Structured object records:
*-*-*
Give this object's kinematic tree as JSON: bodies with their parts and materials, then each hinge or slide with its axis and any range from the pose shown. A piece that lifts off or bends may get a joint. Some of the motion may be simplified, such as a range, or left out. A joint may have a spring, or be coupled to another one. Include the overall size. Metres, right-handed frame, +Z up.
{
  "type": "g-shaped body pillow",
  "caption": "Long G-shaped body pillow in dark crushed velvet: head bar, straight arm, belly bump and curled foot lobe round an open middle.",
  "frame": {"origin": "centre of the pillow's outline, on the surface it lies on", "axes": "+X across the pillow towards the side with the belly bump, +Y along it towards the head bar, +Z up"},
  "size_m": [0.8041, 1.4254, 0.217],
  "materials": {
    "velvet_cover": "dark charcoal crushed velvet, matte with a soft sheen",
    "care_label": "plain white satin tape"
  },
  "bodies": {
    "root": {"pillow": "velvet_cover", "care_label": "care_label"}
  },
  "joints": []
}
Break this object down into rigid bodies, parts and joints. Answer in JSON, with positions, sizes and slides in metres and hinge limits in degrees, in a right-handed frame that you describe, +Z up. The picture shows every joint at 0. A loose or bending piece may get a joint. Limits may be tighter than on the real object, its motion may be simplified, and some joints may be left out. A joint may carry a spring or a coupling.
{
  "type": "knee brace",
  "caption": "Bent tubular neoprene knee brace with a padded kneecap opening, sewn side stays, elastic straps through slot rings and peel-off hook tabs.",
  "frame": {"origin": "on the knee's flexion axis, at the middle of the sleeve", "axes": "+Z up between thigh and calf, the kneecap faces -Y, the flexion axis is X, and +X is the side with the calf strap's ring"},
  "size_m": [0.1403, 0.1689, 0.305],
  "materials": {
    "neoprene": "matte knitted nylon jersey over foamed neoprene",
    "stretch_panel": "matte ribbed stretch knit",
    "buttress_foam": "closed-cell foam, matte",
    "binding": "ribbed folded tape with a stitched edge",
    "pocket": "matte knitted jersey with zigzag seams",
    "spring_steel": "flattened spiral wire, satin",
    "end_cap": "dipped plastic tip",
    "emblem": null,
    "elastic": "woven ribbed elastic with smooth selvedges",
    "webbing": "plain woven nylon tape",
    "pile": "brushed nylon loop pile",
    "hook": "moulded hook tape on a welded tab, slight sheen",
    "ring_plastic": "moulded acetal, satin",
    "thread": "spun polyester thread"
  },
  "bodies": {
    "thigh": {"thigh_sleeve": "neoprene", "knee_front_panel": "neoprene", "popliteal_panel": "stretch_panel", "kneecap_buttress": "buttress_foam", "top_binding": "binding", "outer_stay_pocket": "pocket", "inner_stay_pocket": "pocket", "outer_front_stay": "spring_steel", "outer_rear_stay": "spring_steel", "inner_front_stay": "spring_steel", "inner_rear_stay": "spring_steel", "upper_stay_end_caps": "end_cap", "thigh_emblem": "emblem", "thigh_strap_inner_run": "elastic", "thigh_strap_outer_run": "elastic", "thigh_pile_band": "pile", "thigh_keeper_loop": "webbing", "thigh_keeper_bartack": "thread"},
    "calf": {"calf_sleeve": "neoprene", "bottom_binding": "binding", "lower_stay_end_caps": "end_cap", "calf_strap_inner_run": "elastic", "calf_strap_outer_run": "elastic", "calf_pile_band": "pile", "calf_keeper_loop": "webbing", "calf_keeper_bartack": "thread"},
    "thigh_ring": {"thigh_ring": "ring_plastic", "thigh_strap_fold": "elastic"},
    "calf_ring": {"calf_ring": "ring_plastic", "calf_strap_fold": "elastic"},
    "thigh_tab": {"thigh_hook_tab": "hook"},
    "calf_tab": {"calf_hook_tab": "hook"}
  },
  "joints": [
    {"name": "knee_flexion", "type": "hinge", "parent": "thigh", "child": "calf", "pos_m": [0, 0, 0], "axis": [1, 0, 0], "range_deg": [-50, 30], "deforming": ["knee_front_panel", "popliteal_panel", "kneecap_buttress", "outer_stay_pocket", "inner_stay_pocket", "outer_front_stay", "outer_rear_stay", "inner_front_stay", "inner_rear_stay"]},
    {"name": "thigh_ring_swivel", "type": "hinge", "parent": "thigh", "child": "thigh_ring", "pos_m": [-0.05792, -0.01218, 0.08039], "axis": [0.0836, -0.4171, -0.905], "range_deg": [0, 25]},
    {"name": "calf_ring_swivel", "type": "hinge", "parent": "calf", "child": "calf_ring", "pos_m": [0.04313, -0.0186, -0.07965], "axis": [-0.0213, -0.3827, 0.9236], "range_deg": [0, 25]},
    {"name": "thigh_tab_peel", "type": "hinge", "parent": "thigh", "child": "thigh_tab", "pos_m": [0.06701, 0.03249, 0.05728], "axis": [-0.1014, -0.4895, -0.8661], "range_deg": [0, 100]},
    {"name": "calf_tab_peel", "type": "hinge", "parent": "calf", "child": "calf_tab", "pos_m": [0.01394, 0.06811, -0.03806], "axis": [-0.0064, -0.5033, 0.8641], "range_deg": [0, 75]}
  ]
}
*-*-*
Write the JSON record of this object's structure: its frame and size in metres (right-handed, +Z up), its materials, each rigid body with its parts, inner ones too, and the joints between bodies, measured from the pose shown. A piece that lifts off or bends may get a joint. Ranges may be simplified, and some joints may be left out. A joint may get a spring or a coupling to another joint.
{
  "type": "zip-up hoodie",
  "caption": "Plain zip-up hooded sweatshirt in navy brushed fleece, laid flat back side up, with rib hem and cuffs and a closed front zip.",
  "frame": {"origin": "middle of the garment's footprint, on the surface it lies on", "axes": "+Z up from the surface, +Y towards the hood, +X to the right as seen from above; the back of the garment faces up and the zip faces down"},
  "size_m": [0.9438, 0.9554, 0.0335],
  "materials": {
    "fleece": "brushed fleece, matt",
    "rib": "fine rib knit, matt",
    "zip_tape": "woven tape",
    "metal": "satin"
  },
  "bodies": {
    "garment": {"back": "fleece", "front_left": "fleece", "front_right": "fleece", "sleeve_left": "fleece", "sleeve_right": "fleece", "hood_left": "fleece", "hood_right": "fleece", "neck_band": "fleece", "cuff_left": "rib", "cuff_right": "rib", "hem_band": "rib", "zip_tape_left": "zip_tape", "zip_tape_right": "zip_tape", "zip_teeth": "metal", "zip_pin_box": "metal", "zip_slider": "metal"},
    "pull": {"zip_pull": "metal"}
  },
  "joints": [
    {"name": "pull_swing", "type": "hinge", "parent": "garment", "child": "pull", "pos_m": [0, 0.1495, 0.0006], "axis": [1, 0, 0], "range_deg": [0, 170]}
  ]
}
*-*-*
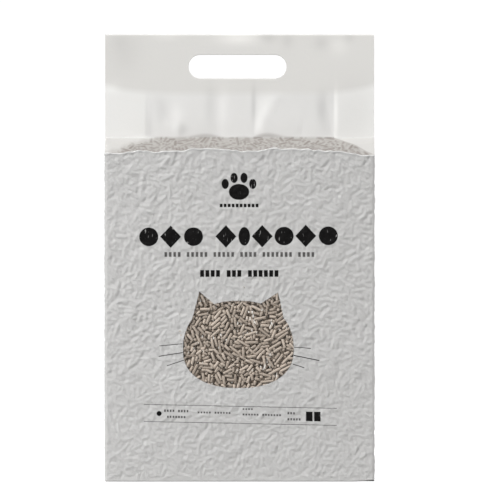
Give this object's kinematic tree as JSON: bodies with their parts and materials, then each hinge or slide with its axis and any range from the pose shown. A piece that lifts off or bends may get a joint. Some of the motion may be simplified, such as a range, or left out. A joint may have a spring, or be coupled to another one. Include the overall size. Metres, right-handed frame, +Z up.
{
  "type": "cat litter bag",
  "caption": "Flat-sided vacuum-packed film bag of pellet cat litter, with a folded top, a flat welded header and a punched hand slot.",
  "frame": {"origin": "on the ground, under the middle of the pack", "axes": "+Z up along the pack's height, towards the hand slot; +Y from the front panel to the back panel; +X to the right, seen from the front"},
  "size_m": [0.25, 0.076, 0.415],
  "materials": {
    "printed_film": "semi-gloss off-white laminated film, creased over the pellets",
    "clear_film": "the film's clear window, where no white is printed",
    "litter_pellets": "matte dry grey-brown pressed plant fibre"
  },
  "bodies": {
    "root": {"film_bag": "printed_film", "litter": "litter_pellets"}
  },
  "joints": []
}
*-*-*
#### Written exercise
Go through the data above and find the lines with the word "handed". Copy each of those lines.

#### Output of the task
Give this object's kinematic tree as JSON: bodies with their parts and materials, then each hinge or slide with its axis and any range from the pose shown. A piece that lifts off or bends may get a joint. Some of the motion may be simplified, such as a range, or left out. A joint may have a spring, or be coupled to another one. Include the overall size. Metres, right-handed frame, +Z up.
Break this object down into rigid bodies, parts and joints. Answer in JSON, with positions, sizes and slides in metres and hinge limits in degrees, in a right-handed frame that you describe, +Z up. The picture shows every joint at 0. A loose or bending piece may get a joint. Limits may be tighter than on the real object, its motion may be simplified, and some joints may be left out. A joint may carry a spring or a coupling.
Write the JSON record of this object's structure: its frame and size in metres (right-handed, +Z up), its materials, each rigid body with its parts, inner ones too, and the joints between bodies, measured from the pose shown. A piece that lifts off or bends may get a joint. Ranges may be simplified, and some joints may be left out. A joint may get a spring or a coupling to another joint.
Give this object's kinematic tree as JSON: bodies with their parts and materials, then each hinge or slide with its axis and any range from the pose shown. A piece that lifts off or bends may get a joint. Some of the motion may be simplified, such as a range, or left out. A joint may have a spring, or be coupled to another one. Include the overall size. Metres, right-handed frame, +Z up.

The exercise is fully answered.